According to Chris Sonnier, producer and program manager of SXSW Eco, Sylvia has been on their keynote hope list since the event was founded.
“Dr. Earle is the strongest voice for oceans the world has ever known, and Secretary Moniz directs perhaps the most significant efforts in our nation’s attempt to combat climate change,” said Sonnier. “Combining the highest level thinkers from such diverse fields is what SXSW Eco is all about.”
Like other SXSW festivals, the panels and features are submitted as ideas and then voted on. Those discussions and sessions with enough support are incorporated into the event. In 2011 there was “really not a whole lot on the table” when it came to the ocean, according to Chris. In 2012 a panel was held on sustainable fishing and fish sourcing. In 2013 there were a handful of panels ranging from fish stock monitoring to the ocean plastics.
“This year we have a number of great sessions including a panel on solutions and stopgaps to bycatch and a discussion on ocean noise,” Chris explains.
SXSW Eco’s latest keynote is just a crest in the rising tide of ocean awareness and action. Both at the festival and around the world focus is shifting towards the blue part of our planet. James Cameron brought us to the bottom of the Mariana Trench. The documentary Black Fish brought attention to the debate surrounding cetacean capture and containment, even affecting the business of the water park SeaWorld.

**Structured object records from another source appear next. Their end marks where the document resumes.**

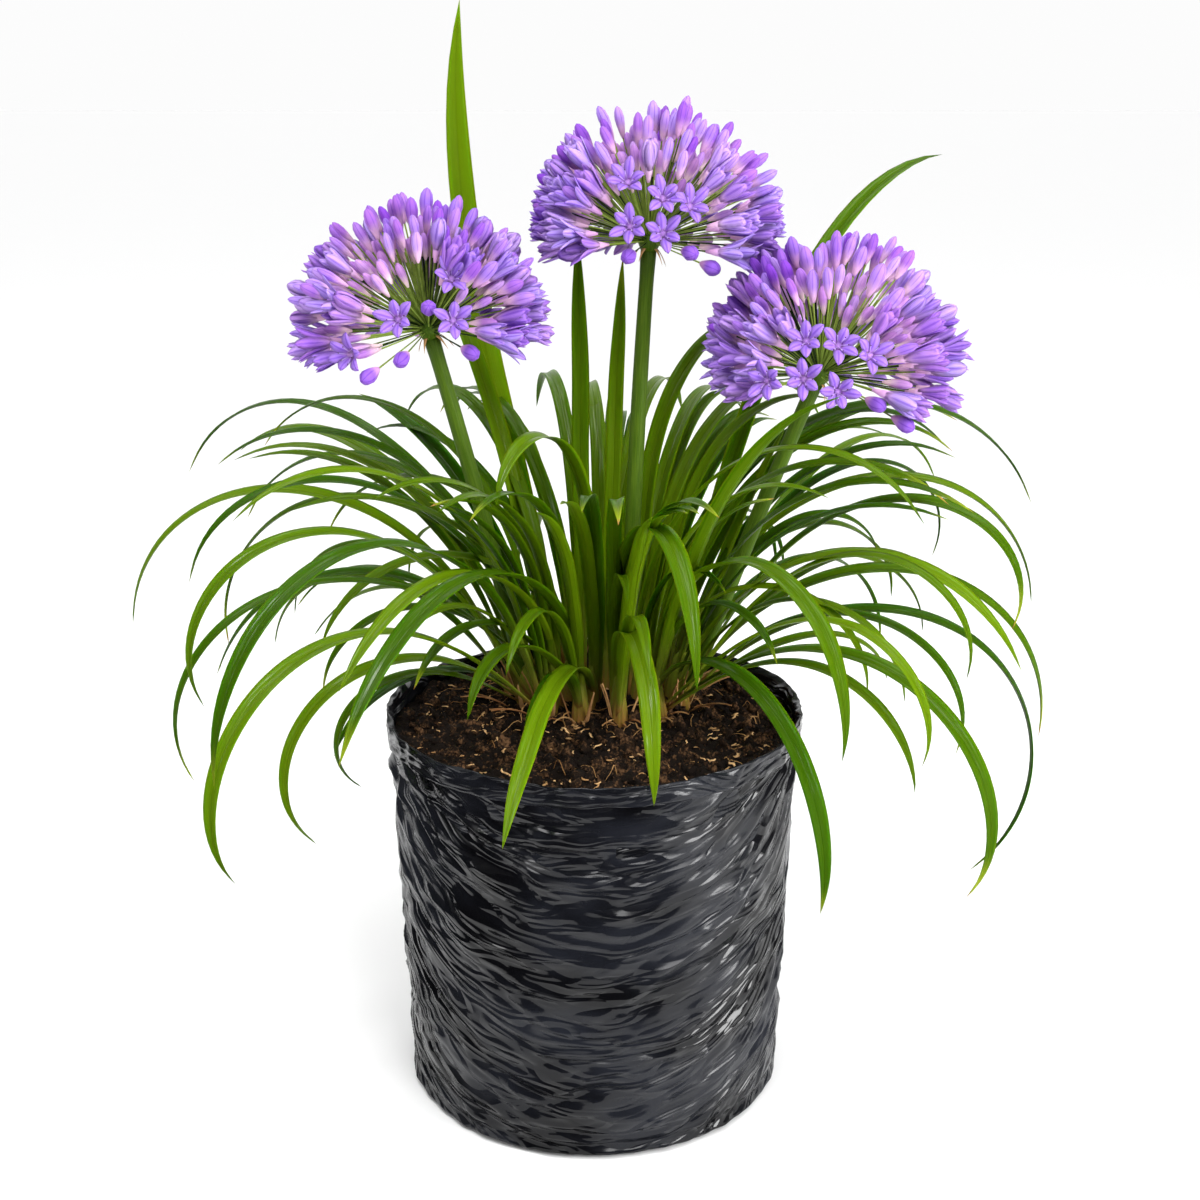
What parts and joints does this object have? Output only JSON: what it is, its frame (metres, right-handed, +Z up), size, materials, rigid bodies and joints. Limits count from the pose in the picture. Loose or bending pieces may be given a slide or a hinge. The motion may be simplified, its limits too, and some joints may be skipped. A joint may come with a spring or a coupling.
{
  "type": "potted agapanthus plant",
  "caption": "Flowering agapanthus with arching strap leaves and round violet flower heads on upright stalks, growing in a crumpled black film planter bag.",
  "frame": {"origin": "centre of the planter bag's flat underside, on the ground", "axes": "+Z up along the bag's axis; -Y is the plant's front, towards which the heads and the lower leaves face; +X is its right seen from the front"},
  "size_m": [0.5853, 0.4682, 0.6569],
  "materials": {
    "polythene_film": "crumpled glossy black film",
    "potting_soil": "dark crumbly compost with wood and root bits",
    "leaf_green": "satin strap leaves",
    "stalk_green": "smooth fleshy stalk",
    "floret_violet": "soft satin petals"
  },
  "bodies": {
    "root": {"planter_bag": "polythene_film", "soil": "potting_soil", "leaf_shoot_01": "leaf_green", "leaf_shoot_02": "leaf_green", "leaf_shoot_03": "leaf_green", "leaf_shoot_04": "leaf_green", "leaf_shoot_05": "leaf_green", "leaf_shoot_06": "leaf_green", "leaf_shoot_07": "leaf_green", "leaf_shoot_08": "leaf_green", "leaf_shoot_09": "leaf_green", "leaf_shoot_10": "leaf_green", "leaf_shoot_11": "leaf_green", "leaf_shoot_12": "leaf_green", "leaf_shoot_13": "leaf_green", "flower_stalk_1": "stalk_green", "flower_stalk_2": "stalk_green", "flower_stalk_3": "stalk_green", "flower_head_1": "floret_violet", "flower_head_2": "floret_violet", "flower_head_3": "floret_violet"}
  },
  "joints": []
}
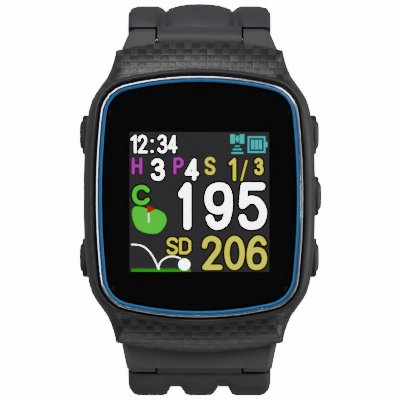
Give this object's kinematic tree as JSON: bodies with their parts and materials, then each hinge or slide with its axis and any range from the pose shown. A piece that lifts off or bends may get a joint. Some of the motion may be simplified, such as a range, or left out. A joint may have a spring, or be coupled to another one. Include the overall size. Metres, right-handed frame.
{
  "type": "golf gps watch",
  "caption": "Golf GPS watch with a square colour display, push buttons along both sides of a rounded case, and an open rubber strap with a pronged buckle.",
  "frame": {"origin": "middle of the flat contact face of the case back", "axes": "+Z out of the display, +Y towards 12 o'clock and the buckle half of the strap, +X towards 3 o'clock"},
  "size_m": [0.0401, 0.066, 0.0739],
  "materials": {
    "case_resin": "fine matt black",
    "carbon_shell": "carbon weave pattern under satin lacquer",
    "polished_steel": "polished",
    "blue_anodised": "blue anodised",
    "lens_glass": "glossy black mineral glass",
    "seal_rubber": "matt",
    "display_glass": "glossy",
    "backlight_plastic": "white",
    "grey_plastic": "matt",
    "flex_film": "amber film",
    "circuit_board": "green solder mask",
    "tin_plate": "tin plated",
    "antenna_ceramic": "unglazed",
    "battery_foil": "foil pouch",
    "spring_steel": "bright",
    "gold_plate": "gold plated",
    "strap_rubber": "fine matt dark grey",
    "buckle_metal": "dark plated"
  },
  "bodies": {
    "case": {"case_body": "case_resin", "case_back": "case_resin", "top_shell": "carbon_shell", "bezel_ring": "polished_steel", "accent_ring": "blue_anodised", "lens": "lens_glass", "lens_gasket": "seal_rubber", "case_back_gasket": "seal_rubber", "display_panel": "display_glass", "display_backlight": "backlight_plastic", "display_chassis": "grey_plastic", "display_flex": "flex_film", "main_board": "circuit_board", "shield_can": "tin_plate", "gps_antenna": "antenna_ceramic", "battery": "battery_foil", "battery_lead": "flex_film", "upper_hinge_pin": "spring_steel", "lower_hinge_pin": "spring_steel", "back_screw_1": "spring_steel", "charging_contact_1": "gold_plate", "back_screw_2": "spring_steel", "charging_contact_2": "gold_plate", "back_screw_3": "spring_steel", "charging_contact_3": "gold_plate", "back_screw_4": "spring_steel", "charging_contact_4": "gold_plate", "tact_switch_upper_left": "tin_plate", "tact_switch_lower_left": "tin_plate", "tact_switch_upper_right": "tin_plate", "tact_switch_middle_right": "tin_plate", "tact_switch_lower_right": "tin_plate"},
    "upper_strap": {"upper_strap": "strap_rubber"},
    "strap_keeper": {"strap_keeper": "strap_rubber"},
    "buckle_frame": {"buckle_frame": "buckle_metal", "buckle_pin": "spring_steel"},
    "buckle_prongs": {"buckle_prongs": "buckle_metal"},
    "lower_strap": {"lower_strap": "strap_rubber"},
    "button_upper_left": {"button_upper_left": "case_resin", "stem_clip_upper_left": "spring_steel", "stem_seal_upper_left": "seal_rubber"},
    "button_lower_left": {"button_lower_left": "case_resin", "stem_clip_lower_left": "spring_steel", "stem_seal_lower_left": "seal_rubber"},
    "button_upper_right": {"button_upper_right": "case_resin", "stem_clip_upper_right": "spring_steel", "stem_seal_upper_right": "seal_rubber"},
    "button_middle_right": {"button_middle_right": "case_resin", "stem_clip_middle_right": "spring_steel", "stem_seal_middle_right": "seal_rubber"},
    "button_lower_right": {"button_lower_right": "case_resin", "stem_clip_lower_right": "spring_steel", "stem_seal_lower_right": "seal_rubber"}
  },
  "joints": [
    {"name": "press_upper_left", "type": "slide", "parent": "case", "child": "button_upper_left", "axis": [1, 0, 0], "range_m": [0, 0.0006], "stiffness_N_per_m": 1000, "springref_m": -0.0004},
    {"name": "press_lower_left", "type": "slide", "parent": "case", "child": "button_lower_left", "axis": [1, 0, 0], "range_m": [0, 0.0006], "stiffness_N_per_m": 1000, "springref_m": -0.0004},
    {"name": "press_upper_right", "type": "slide", "parent": "case", "child": "button_upper_right", "axis": [-1, 0, 0], "range_m": [0, 0.0006], "stiffness_N_per_m": 1000, "springref_m": -0.0004},
    {"name": "press_middle_right", "type": "slide", "parent": "case", "child": "button_middle_right", "axis": [-1, 0, 0], "range_m": [0, 0.0006], "stiffness_N_per_m": 1000, "springref_m": -0.0004},
    {"name": "press_lower_right", "type": "slide", "parent": "case", "child": "button_lower_right", "axis": [-1, 0, 0], "range_m": [0, 0.0006], "stiffness_N_per_m": 1000, "springref_m": -0.0004},
    {"name": "upper_strap_hinge", "type": "hinge", "parent": "case", "child": "upper_strap", "pos_m": [0, 0.0257, 0.0039], "axis": [1, 0, 0], "range_deg": [0, 40]},
    {"name": "lower_strap_hinge", "type": "hinge", "parent": "case", "child": "lower_strap", "pos_m": [0, -0.0266, 0.0035], "axis": [-1, 0, 0], "range_deg": [0, 35]},
    {"name": "keeper_slide", "type": "slide", "parent": "upper_strap", "child": "strap_keeper", "axis": [0, 0.1485, 0.9889], "range_m": [0, 0.009]},
    {"name": "buckle_hinge", "type": "hinge", "parent": "upper_strap", "child": "buckle_frame", "pos_m": [0, 0.0261, -0.04481], "axis": [1, 0, 0], "range_deg": [-60, 30]},
    {"name": "prong_hinge", "type": "hinge", "parent": "buckle_frame", "child": "buckle_prongs", "pos_m": [0, 0.0261, -0.04481], "axis": [1, 0, 0], "range_deg": [0, 75]}
  ]
}
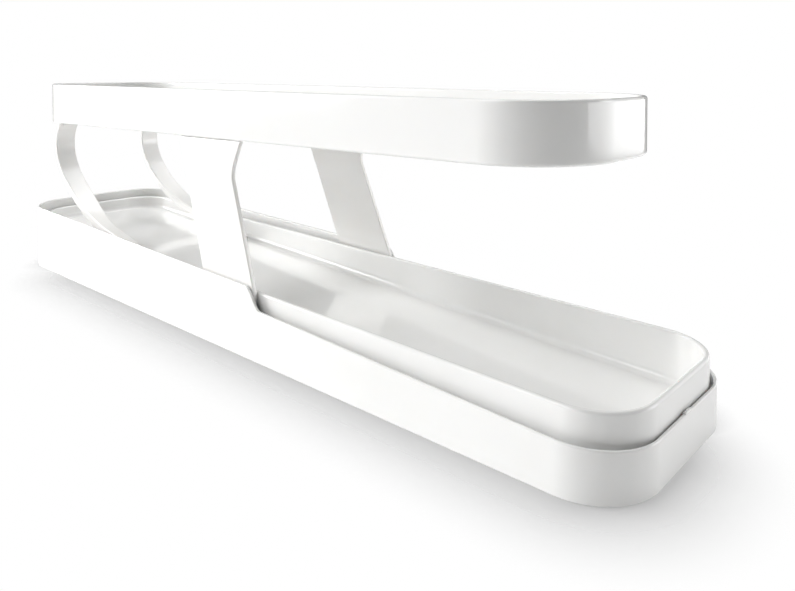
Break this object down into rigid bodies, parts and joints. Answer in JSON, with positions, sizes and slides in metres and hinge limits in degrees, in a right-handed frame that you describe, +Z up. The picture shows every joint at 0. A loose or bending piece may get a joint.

Catlin Seaview Survey and Google have brought us an immersive experience through “underwater streetview.” Actor and environmentalist Leonardo DiCaprio pledged an monumental $7 Million for ocean conservation. This year we have even seen a congressional bill attempting to address the problem of marine debris.
“We are definitely seeing that the ocean is rising to the forefront as an important issue at conferences worldwide,” said Deb Castellana. “We expect that the upcoming World Parks Congress in Sydney, Australia will focus on protected areas in the ocean as well as on land – just what we have been working towards for years. And of course John Kerry’s ‘Our Ocean 2014’ conference in Washington this summer demonstrated just how seriously the world is beginning to take ocean issues – primarily ocean acidification, marine pollution and overfishing.”
For those who are not among the participants excitedly preparing for the October conference, you can still participate in the event and catch Sylvia’s address. As with past years, the conference bridges the virtual/real-world divide through live blogging, tweetups and even live streams of certain speeches and sessions on their website. Be sure not to miss Dr. Sylvia Earle’s keynote make this green festival, a little more blue minded.